Whoever succeeds best in carrying the cross will win.
“As you wish.”
Look, in Bethlehem, I was born in poverty; in Egypt, at Nazareth, during my public life, on Calvary, always and everywhere I endured suffering and humiliation; and since then, in the Eucharist, complete annihilation, and of how many insults am I not the victim in the sacrament of love! And what have you suffered for me?
“Jesus, I am happy to accept all the small crosses you deign to send me, and I thank you in advance for those that in your goodness you have reserved for me.”
I have borne and endured everything without complaining.
I began to hesitate: “my good Master, you know my sincere desire, my firm intention, never to be unfaithful to the least of your graces. I am weak, but you know my nature. And I love your cross passionately, and everything about it that is most painful.”
My sufferings, went on my loving Saviour, are of infinite value. What are yours worth?
I saw that mine were poor, miserable; I turned sadly to the Blessed Virgin, begging her to inspire me. Light dawned at once. “Jesus”, I replied contentedly, “I unite mine with yours and so my poverty is clothed in your infinite merits.”
Alright! Concluded the divine Child, we have both won again! (123 – 125)
Jesus often took me far above the earth to talk to him in greater tranquility. Or else, he would raise me a little above the earth and show it to me. I saw that it was dark, overcast, black.
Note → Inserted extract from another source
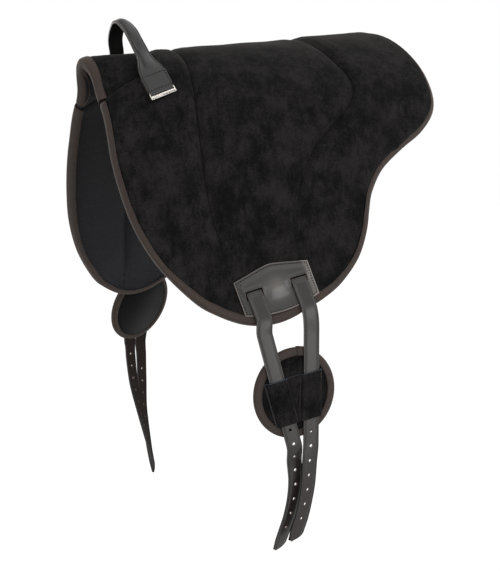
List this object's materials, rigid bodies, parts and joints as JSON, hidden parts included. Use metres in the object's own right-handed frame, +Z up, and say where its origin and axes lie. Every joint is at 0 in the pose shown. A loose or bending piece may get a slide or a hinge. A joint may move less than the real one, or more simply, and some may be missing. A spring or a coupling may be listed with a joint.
{
  "type": "bareback pad",
  "caption": "Padded suede riding pad for a horse's back, with a pommel grab handle, girth patches, hanging punched girth straps and buckle guards.",
  "frame": {"origin": "underside of the spine strip, halfway along the pad", "axes": "+X towards the horse's tail, -Y the horse's left (near) side, +Z up"},
  "size_m": [0.5559, 0.6017, 0.8331],
  "materials": {
    "suede": "napped black suede",
    "mesh_cloth": "knitted spacer mesh",
    "foam": "matt foam",
    "felt": "matt felt",
    "leather": "satin dark grey leather",
    "binding": "ribbed woven tape",
    "webbing": "woven webbing",
    "nickel": "polished"
  },
  "bodies": {
    "pad": {"pommel_panel": "suede", "knee_panel": "suede", "seat_panel": "suede", "cantle_panel": "suede", "left_foam": "foam", "right_foam": "foam", "left_lining": "mesh_cloth", "right_lining": "mesh_cloth", "spine_strip": "webbing", "edge_binding": "binding", "pommel_binding": "binding", "left_girth_patch": "leather", "right_girth_patch": "leather", "left_billet_anchor": "leather", "right_billet_anchor": "leather", "handle_strap": "leather", "handle_core": "foam", "handle_cover": "leather", "left_handle_tab": "leather", "right_handle_tab": "leather"},
    "left_billets": {"left_front_billet": "leather", "left_rear_billet": "leather"},
    "left_guard": {"left_guard_face": "suede", "left_guard_felt": "felt", "left_guard_lining": "felt", "left_guard_sleeve": "suede", "left_guard_binding": "binding"},
    "left_dee": {"left_dee": "nickel"},
    "right_billets": {"right_front_billet": "leather", "right_rear_billet": "leather"},
    "right_guard": {"right_guard_face": "suede", "right_guard_felt": "felt", "right_guard_lining": "felt", "right_guard_sleeve": "suede", "right_guard_binding": "binding"},
    "right_dee": {"right_dee": "nickel"}
  },
  "joints": [
    {"name": "left_billets_swing", "type": "hinge", "parent": "pad", "child": "left_billets", "pos_m": [-0.05576, -0.23524, -0.36488], "axis": [-0.9446, 0.2007, -0.2599], "range_deg": [0, 75]},
    {"name": "left_guard_slide", "type": "slide", "parent": "left_billets", "child": "left_guard", "axis": [-0.1318, 0.028, 0.9909], "range_m": [-0.008, 0.014]},
    {"name": "left_dee_swing", "type": "hinge", "parent": "pad", "child": "left_dee", "pos_m": [-0.18052, -0.09831, -0.06847], "axis": [-0.915, 0.1777, -0.3622], "range_deg": [0, 90]},
    {"name": "right_billets_swing", "type": "hinge", "parent": "pad", "child": "right_billets", "pos_m": [-0.05576, 0.23524, -0.36488], "axis": [0.9446, 0.2007, 0.2599], "range_deg": [0, 75]},
    {"name": "right_guard_slide", "type": "slide", "parent": "right_billets", "child": "right_guard", "axis": [-0.1063, -0.3659, 0.9245], "range_m": [-0.008, 0]},
    {"name": "right_dee_swing", "type": "hinge", "parent": "pad", "child": "right_dee", "pos_m": [-0.18052, 0.09831, -0.06847], "axis": [0.915, 0.1777, 0.3622], "range_deg": [0, 90]}
  ]
}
How, then, was it possible not to mourn over one’s exile and long ardently for our eternal home!
The practice of union with God, as I have already described it, continued to be the subject of my particular examen. I added that I wanted to act out of love for Jesus alone; not seeking either myself or any created thing. (126)
My brothers and sisters, Jesus the divine child, Jesus the suffering man, Jesus the strong and dutiful son, Jesus the inspiring teacher, Jesus the Risen King of the universe is always conversing with us. Let us listen to him in silence.